Life in the Capitol: ‘Paging Senator Mansfield …’

Posted on March 11, 2011


Sen. Lynda Moss of Helena listens as a legislative page relays a message. Each week of the session, top high school students from across Montana come to the Capitol to serve as pages and learn how state government really works. (Photo by Jayme Fraser)

For legislative pages, a week at the Capitol offers lessons in civics, history and the importance of comfortable shoes.


HELENA – Shannyn Henkel offers one piece of wisdom to every high school student who comes to serve as a page for the Montana Legislature: “It gets easier, I swear,” she said.

Pages are on the move from the moment they hit the Capitol, climbing its stairways and winding through its labyrinthine hallways to deliver messages and run errands for legislators and staffers whose faces and names they have yet to learn. The first day is nerve-wracking.

“By Tuesday they know everything, but on Monday they’re timid,” said Henkel, who coordinates pages for the House of Representatives.

Every week, fresh pages arrive from across Montana, and they come for many reasons. Some are enticed by the prospect of a week’s break from school. Some come to build their resumes. The $7.35 they earn per hour helps, too.

Many also hope to learn about government and see if they have a taste for politics. Clint Cooper, 17, of Polson, was invited to serve by Rep. Janna Taylor, a hometown Republican. He said he was curious to learn how Montana’s government works “from a legislator’s point of view.”

Many, especially pages from small towns, are eager to meet teens from elsewhere. Some become friends over the course of the week, and most take home stories about the people they met and events they have witnessed.

Henkel tries to enhance the experience by sending her charges on scavenger hunts in which pages are challenged to answer questions about the Capitol or Montana history.

Quick, what’s the name of the bronze woman atop the Capitol’s copper dome? No fair using the Internet or a cell phone. (She’s called “Montana.”)


Pages also learn that most political debates have at least two sides. More important, they learn the value of civil discussion. Henkel keeps her own politics to herself when she’s around her pages, but she frequently mediates their debates over the hot topics that echo through the building.

“They all have their preconceived notions,” Henkel said. “I encourage them to talk and see the other side.”

When time allows, pages have been known to play tricks on one another. One especially gullible male page was recently dispatched with a message for “Senator Mansfield.” He’s just around the corner, another page advised.

The young man eventually returned, his face red from the embarrassing discovery that “Senator Mansfield” is a statue of the legendary U.S. senator and former ambassador.

“Was his wife with him?” another page asked with a straight face.

Other famous Montanans appear in the flesh. Allison Cazier, 17, of Toston, said the highlights of her week included meeting the people who make Montana run. Beyond legislators, pages frequently get to meet the state’s top executives, including Gov. Brian Schweitzer. They may even catch a glimpse of the governor’s dog, Jag.

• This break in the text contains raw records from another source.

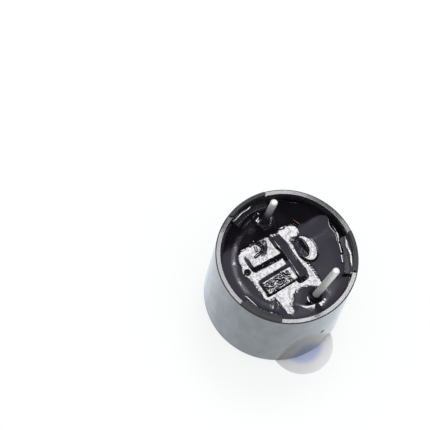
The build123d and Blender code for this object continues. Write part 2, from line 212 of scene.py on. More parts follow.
# %% [markdown]
# Feet and ribs
#
# Three feet stand on the land and keep the case off the board it is soldered to. Below each of
# them a rib juts into the mouth. They could be cut from a ring with booleans, which leaves ragged
# triangles at every round. In polar coordinates both are plain rounded boxes, so one function
# makes them. It lays a grid over the top and pulls its outer rows down to form the sides. The grid
# stops just short of the middle line, which leaves a slit there, 0.01 mm wide on a foot and 0.02 mm
# on a rib.
# %% feet and ribs
def arc_block(middle, arc, r_in, r_out, z_low, z_top, edge, corner):
    """A block bent around the axis. Its outline in (along, across) is a rounded rectangle;
    going inwards from the foot of the side, the surface climbs to z_top over a quarter round."""
    r_mid = (r_in + r_out) / 2
    half_long = math.radians(arc / 2) * r_mid
    half_wide = (r_out - r_in) / 2
    c = min(corner, half_wide * 0.999)
    corners = []
    for sx, sy, a0 in ((1, 1, 0), (-1, 1, 90), (-1, -1, 180), (1, -1, 270)):
        corners.append(quarter((sx * (half_long - c), sy * (half_wide - c)), c, a0, a0 + 90, 10))
    ring = np.concatenate(corners)
    spacing = 0.06
    dense = []
    for a, b in zip(ring, np.roll(ring, -1, 0)):
        steps = max(1, int(np.linalg.norm(b - a) / spacing))
        dense.append(run(a, b, steps + 1)[:-1])
    ring = np.concatenate(dense)
    t = np.linspace(0, np.pi / 2, 7)
    top = np.linspace(edge, half_wide * 0.97, 11)[1:]
    inset = np.concatenate([[0, 0], edge * (1 - np.cos(t)), top])[:, None]
    rise = z_top - edge + edge * np.sin(t)
    height = np.concatenate([[z_low, z_top - edge], rise, np.full(len(top), z_top)])
    along = np.sign(ring[:, 0]) * np.maximum(np.abs(ring[:, 0]) - inset, 0)
    across = ring[:, 1] * (1 - inset / half_wide)
    angle = math.radians(middle) + along / r_mid
    radius = r_mid + across
    z = np.repeat(height[:, None], len(ring), 1)
    return radius * np.cos(angle), radius * np.sin(angle), z, True


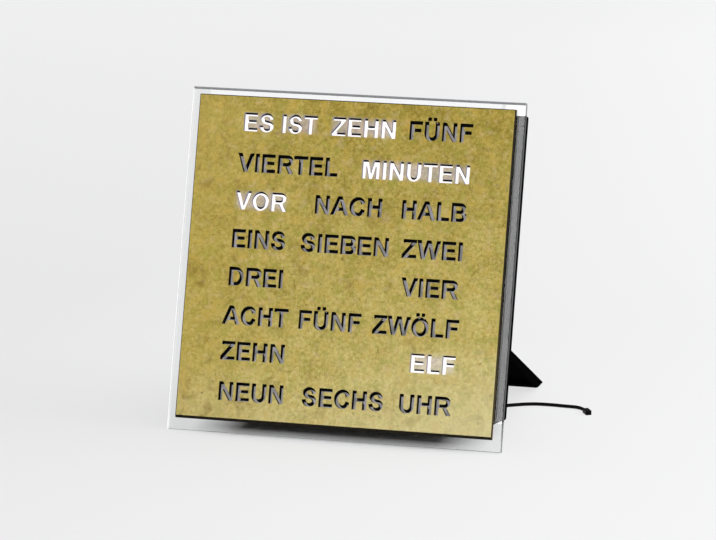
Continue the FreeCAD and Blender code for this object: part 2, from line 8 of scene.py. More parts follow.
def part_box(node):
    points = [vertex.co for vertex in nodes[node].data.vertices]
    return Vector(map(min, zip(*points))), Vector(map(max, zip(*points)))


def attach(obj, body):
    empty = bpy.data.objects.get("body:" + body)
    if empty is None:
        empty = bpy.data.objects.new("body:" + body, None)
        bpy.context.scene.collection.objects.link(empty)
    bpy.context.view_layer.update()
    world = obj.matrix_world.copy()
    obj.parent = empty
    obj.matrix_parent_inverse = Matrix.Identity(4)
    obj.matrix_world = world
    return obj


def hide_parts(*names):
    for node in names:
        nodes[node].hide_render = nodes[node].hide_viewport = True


# A table clock that shows the time in lit words: aged brass face on clear glass, black housing, stand and lead.
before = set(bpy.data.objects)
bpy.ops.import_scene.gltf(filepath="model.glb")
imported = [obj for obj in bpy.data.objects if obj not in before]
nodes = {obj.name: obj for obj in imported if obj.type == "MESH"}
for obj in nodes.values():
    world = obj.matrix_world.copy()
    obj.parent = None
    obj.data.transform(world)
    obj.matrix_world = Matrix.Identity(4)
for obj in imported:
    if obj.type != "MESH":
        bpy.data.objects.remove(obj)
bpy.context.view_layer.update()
scene = bpy.context.scene
print("frame loaded:", len(nodes), "nodes")

mm = 0.001

# The clock's own frame: x across, y back from the front of the face, z up from the lower edge of the glass
seat = {"lean": 16.4, "back": -0.0981759, "up": 0.0018635}
seatTurn = Matrix.Rotation(math.radians(-seat["lean"]), 4, "X")
seated = Matrix.Translation((0, seat["back"], seat["up"])) @ seatTurn


# Shader maths: a socket that takes part in Python expressions
class Wire:
    def __init__(self, look, socket):
        self.look = look
        self.socket = socket

    def maths(self, operation, first, second=None):
        return self.look.node("ShaderNodeMath", {"operation": operation}, [first, second])

    def __add__(self, other):
        return self.maths("ADD", self, other)

    __radd__ = __add__

    def __sub__(self, other):
        return self.maths("SUBTRACT", self, other)

    def __rsub__(self, other):
        return self.maths("SUBTRACT", other, self)

    def __mul__(self, other):
        return self.maths("MULTIPLY", self, other)

    __rmul__ = __mul__

    def __truediv__(self, other):
        return self.maths("DIVIDE", self, other)

    def __gt__(self, other):
        return self.maths("GREATER_THAN", self, other)

    def __lt__(self, other):
        return self.maths("LESS_THAN", self, other)

    def size(self):
        return self.maths("ABSOLUTE", self)

    def power(self, other):
        return self.maths("POWER", self, other)

    def clamped(self):
        return self.maths("MINIMUM", self.maths("MAXIMUM", self, 0.0), 1.0)


class Look:
    def __init__(self, name):
        self.material = bpy.data.materials.new(name)
        self.material.use_nodes = True
        self.tree = self.material.node_tree
        self.shader = next(n for n in self.tree.nodes if n.type == "BSDF_PRINCIPLED")

    def plug(self, socket, value):
        if isinstance(value, Wire):
            self.tree.links.new(value.socket, socket)
        elif value is not None:
            socket.default_value = value

    # Any node: its settings first, then its sockets in order or by name; gives its first output
    def node(self, kind, settings=None, sockets=None, output=0):
        made = self.tree.nodes.new(kind)
        for key, value in (settings or {}).items():
            if key == "stops":
                ramp = made.color_ramp.elements
                while len(ramp) < len(value):
                    ramp.new(0.5)
                for stop, (place, colour) in zip(ramp, value):
                    stop.position = place
                    stop.color = colour
            else:
                setattr(made, key, value)
        pairs = sockets.items() if isinstance(sockets, dict) else enumerate(sockets or [])
        for key, value in pairs:
            self.plug(made.inputs[key], value)
        return Wire(self, made.outputs[output])

    def place(self):
        return self.node("ShaderNodeTexCoord", output=3)

    # Object coordinates turned back into the clock's own frame
    def clockPlace(self):
        lean = (math.radians(-seat["lean"]), 0, 0)
        back = {"Vector": self.place(), "Location": (0, seat["back"], seat["up"]), "Rotation": lean}
        return self.node("ShaderNodeMapping", {"vector_type": "TEXTURE"}, back)

    def axes(self, place):
        split = self.node("ShaderNodeSeparateXYZ", None, [place])
        outs = split.socket.node.outputs
        return [Wire(self, outs[n]) for n in range(3)]

    def noise(self, place, scale, detail=4.0, rough=0.55, distortion=0.0):
        sockets = {"Vector": place, "Scale": scale, "Detail": detail, "Roughness": rough, "Distortion": distortion}
        return self.node("ShaderNodeTexNoise", {"noise_dimensions": "3D"}, sockets)

    def ramp(self, value, stops):
        spread = [(place, (*colour, 1.0)) for place, colour in stops]
        return self.node("ShaderNodeValToRGB", {"stops": spread}, [value])

    def mix(self, amount, first, second):
        made = self.tree.nodes.new("ShaderNodeMix")
        made.data_type = "RGBA"
        self.plug(made.inputs["Factor"], amount)
        colours = [s for s in made.inputs if s.type == "RGBA"]
        for socket, value in zip(colours, (first, second)):
            self.plug(socket, (*value, 1.0) if isinstance(value, tuple) else value)
        return Wire(self, next(s for s in made.outputs if s.type == "RGBA"))

    def bump(self, height, strength, distance):
        return self.node("ShaderNodeBump", None, {"Height": height, "Strength": strength, "Distance": distance})

    # Mixes a second finish over the first, by a mask
    def over(self, mask, **values):
        first = self.shader
        out = next(n for n in self.tree.nodes if n.type == "OUTPUT_MATERIAL")
        self.shader = self.tree.nodes.new("ShaderNodeBsdfPrincipled")
        self.finish(**values)
        both = self.node("ShaderNodeMixShader", None, [mask, Wire(self, first.outputs[0]), Wire(self, self.shader.outputs[0])])
        self.tree.links.new(both.socket, out.inputs["Surface"])
        return self.material

    def finish(self, **values):
        for key, value in values.items():
            socket = self.shader.inputs[{"baseColor": "Base Color", "roughness": "Roughness", "metallic": "Metallic",
                                         "normal": "Normal", "ior": "IOR", "coat": "Coat Weight",
                                         "coatRoughness": "Coat Roughness", "transmission": "Transmission Weight",
                                         "glow": "Emission Color", "glowStrength": "Emission Strength",
                                         "sheen": "Sheen Weight", "specular": "Specular IOR Level",
                                         "alpha": "Alpha"}[key]]
            if isinstance(value, tuple) and len(value) == 3:
                value = (*value, 1.0)
            self.plug(socket, value)
        return self.material


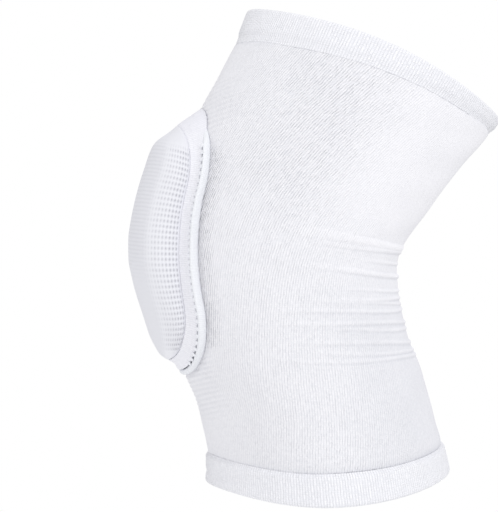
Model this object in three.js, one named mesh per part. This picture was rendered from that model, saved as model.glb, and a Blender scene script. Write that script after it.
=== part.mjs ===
import * as THREE from "three";
import { mergeVertices } from "three/addons/utils/BufferGeometryUtils.js";

// Knit elbow pad: a bent sleeve, open and hemmed at both ends, with a foam pad sewn on the point
// of the elbow. Millimetres, +Z up the upper arm side, -X out of the point of the elbow, and the
// origin in the middle of the joint. The XZ plane halves it.

// Sleeve sizes
const forearmLength = 96.6;
const forearmSetback = 18.5;
const upperArmLength = 83.2;
const upperArmReach = 39;
const elbowDepth = 101.6;
const elbowWidth = 82;
const forearmOpeningDepth = 105.8;
const forearmOpeningWidth = 88;
const upperArmOpeningDepth = 119.8;
const upperArmOpeningWidth = 74;
const forearmRimTilt = THREE.MathUtils.degToRad(3.1);
const elbowBend = THREE.MathUtils.degToRad(26.9);
const sleeveWall = 2;

// Hem and fold sizes
const forearmHemHeight = 13;
const upperHemFrontHeight = 13;
const upperHemBackHeight = 9;
const hemWall = 3.4;
const foldHeight = 1.1;

// Pad sizes
const padHeight = 99;
const padWidth = 56;
const padThickness = 17;
const padSideEdge = 2.6;
const padEndEdge = 5.7;
const padUpperCorner = 25.5;
const padLowerCorner = 24;
const padLift = 5.5;
const borderWidth = 4.6;
const borderSideHeight = 2.2;
const borderUpperHeight = 3.6;
const borderLowerHeight = 2.4;
const rollWidth = 3.2;
const rollSideHeight = 3.4;
const rollUpperHeight = 2.8;
const rollLowerHeight = 1.6;

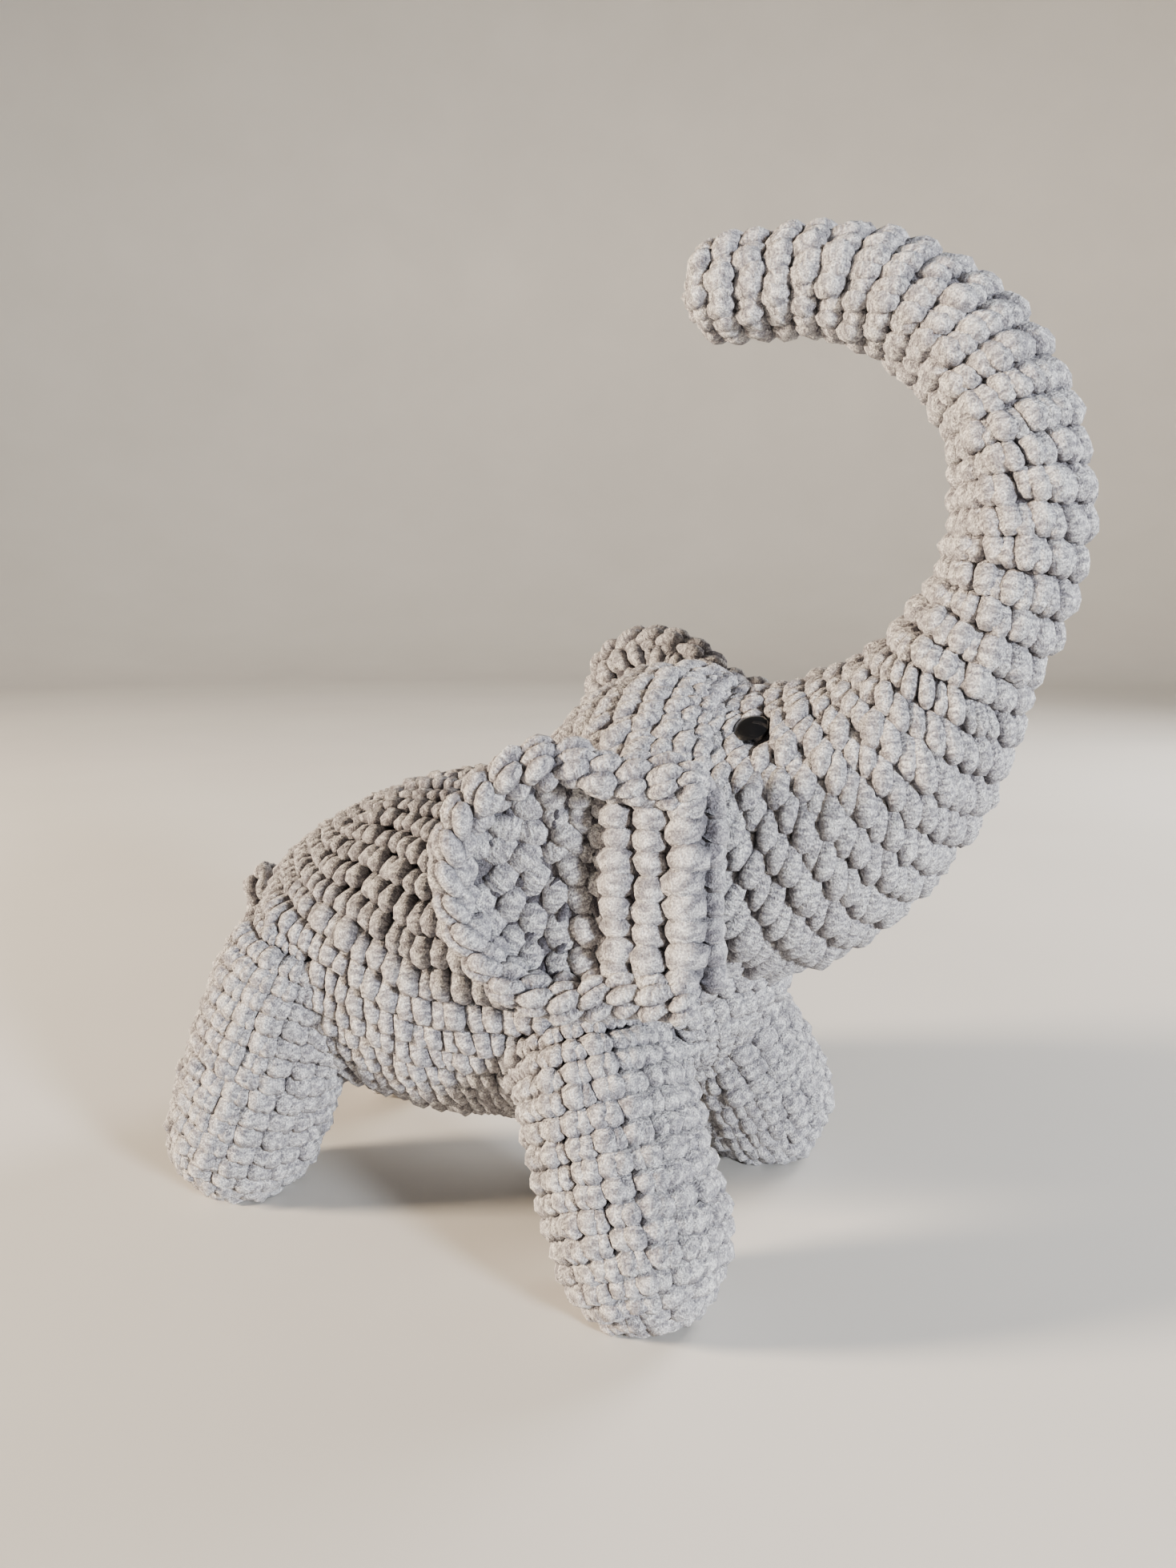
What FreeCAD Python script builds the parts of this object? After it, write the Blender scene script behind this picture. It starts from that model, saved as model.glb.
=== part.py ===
"""Stuffed crochet elephant with a raised trunk, as a parametric FreeCAD document.

The elephant faces -Y, +Z is up, and it stands on the plane Z = 0. The sheet measures
lengths along Y from the line through the middles of the front soles; the origin of the
model lies below the middle of the overall length, `mid_length` behind that line.

The fabric pieces are hollow shells, one stitch thick, and the stuffing is a separate solid
inside each of them. Where a soft piece bends, the two sides meet in a ball and a cup.
"""
import FreeCAD, Part

import math
import os

import Sketcher

doc = FreeCAD.newDocument("crochet_elephant")
V = FreeCAD.Vector

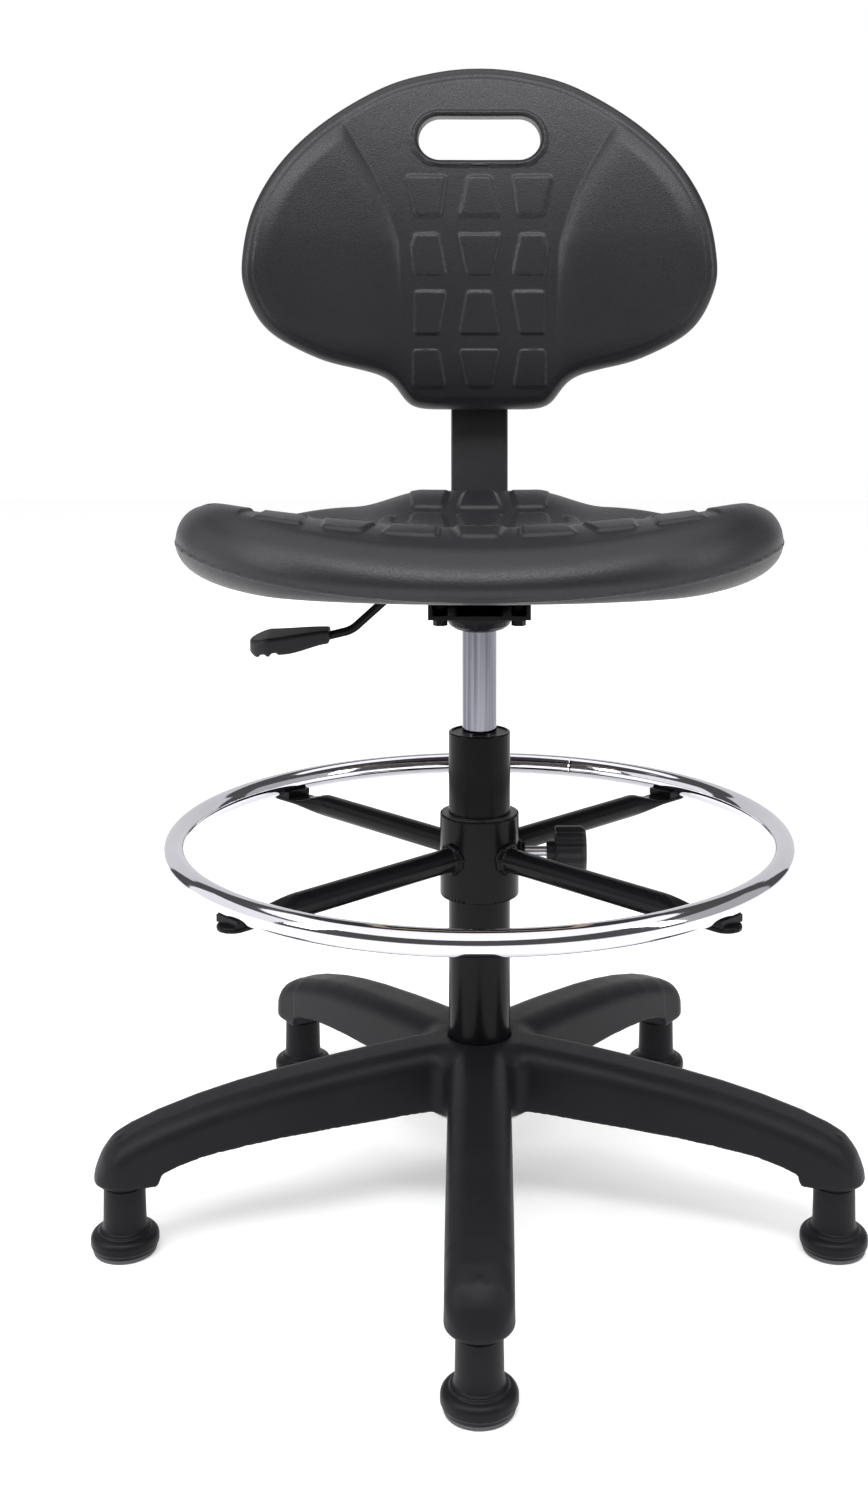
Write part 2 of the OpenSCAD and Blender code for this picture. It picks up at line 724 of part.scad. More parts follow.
module back_bracket() {
    half = bar_w / 2 + 0.4;
    sleeve_y = bar_bend_y + bar_bend_r - 0.4;
    color(dark_steel) difference() {
        union() {
            translate([-50, bracket_y, bracket_bottom_z])
                cube([100, 3, bracket_top_z - bracket_bottom_z]);
            translate([-half - 3, bracket_y + 3, bracket_bottom_z])
                cube([2 * half + 6, sleeve_y + bar_t + 0.8 + 3 - bracket_y - 3, bracket_top_z - bracket_bottom_z]);
            translate([0, bar_rear_y + 3, bracket_mid_z]) rotate([-90, 0, 0]) cylinder(h = 8.4, r = 8, $fn = smooth);
        }
        translate([-half, sleeve_y, bracket_bottom_z - 1])
            cube([2 * half, bar_t + 0.8, bracket_top_z - bracket_bottom_z + 2]);
        translate([0, bar_rear_y - 1, bracket_mid_z]) rotate([-90, 0, 0])
            cylinder(h = 20, r = thread_r + slip, $fn = 32);
        for (p = bracket_screw_at) translate([p[0], bracket_y - 1, p[1]]) rotate([-90, 0, 0])
            cylinder(h = 8, r = 3.1, $fn = 32);
    }
}

module bracket_screws() {
    color(steel) for (p = bracket_screw_at) translate([p[0], bracket_y + 3, p[1]]) rotate([90, 0, 0]) {
        rod(-eps, 14, 2.9);
        translate([0, 0, -2.6]) difference() {
            rod(0, 2.6, 4, 5.6);
            translate([-0.6, -6, -1]) cube([1.2, 12, 1.8]);
        }
    }
}

module behind_bar() {
    translate([0, bar_rear_y, bracket_mid_z]) rotate([-90, 0, 0]) children();
}

module height_pad() { behind_bar() clamp_pad(); }
module height_screw() { behind_bar() clamp_screw(22); }
module height_knob() {
    color(black) behind_bar() translate([0, 0, 13]) difference() {
        knob_head(20, 19, 9, 4, 8);
        translate([0, 0, -1]) cylinder(h = 10, r = thread_r, $fn = 32);
    }
}

// ---------- foot ring ----------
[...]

What’s the worst part of the job? Everyone complains about the stairs. Morgan Kuntz, 18, from Dillon, advised prospective pages to choose comfort over fashion when it comes to shoes.

“It doesn’t matter if they are stylish, go for comfort,” she said. “My shoes got more and more grandma-like as the week went on.”

Henkel said some of the pages already know one another through previous associations in programs such as Boys State, Girls State or the National Forensics League. Amber Stenson, 18, of Dupuyer, came to Helena on the heels of her friend, Casey, who had been a page the week before. “Casey says she already misses you,” she told Henkel when they first met.

Henkel beams when she talks about her pages. “My experience is that they are your cream-of-the-crop honors program kids,” she said. “They are the passionate kids, the ones who are going to college, who are going places.”


Most pages wind up doing something other than politics, but the experience can jumpstart a political career. Cree Shield, a 17-year-old from Great Falls, said she was offered a job as an aide to one of the representatives. She also plans to work on legislative campaigns in 2012.

A few even return to the Capitol as legislators. Veteran state Sen. Steve Gallus, a Democrat from Butte, said he knew he wanted to be a legislator on his first day as a page, way back in 1991.

“I know that the page program really did instill something in me. It’s a beautiful room,” Gallus said. “I knew it was something I wanted to be a part of, and now I have been for 12 years.”

Gallus recalled one key political lesson he learned as a page. No matter how fiercely the floor debates raged, he remembered seeing legislative rivals leave the floor as friends.

“The discourse doesn’t have to be too personal,” he said. “I try to keep to the issues as much as I can. The best course for good legislation is respectful debate.”

Although Gallus’ legislative career will end after this term, he hopes his successors will continue to support the page program.

“I hope future legislators see the value of the page program and continue to fund it because I really do feel it’s a building block for future leaders and future policy makers in Montana,” he said.

– Dan Viehland is a senior studying journalism at the University of Montana.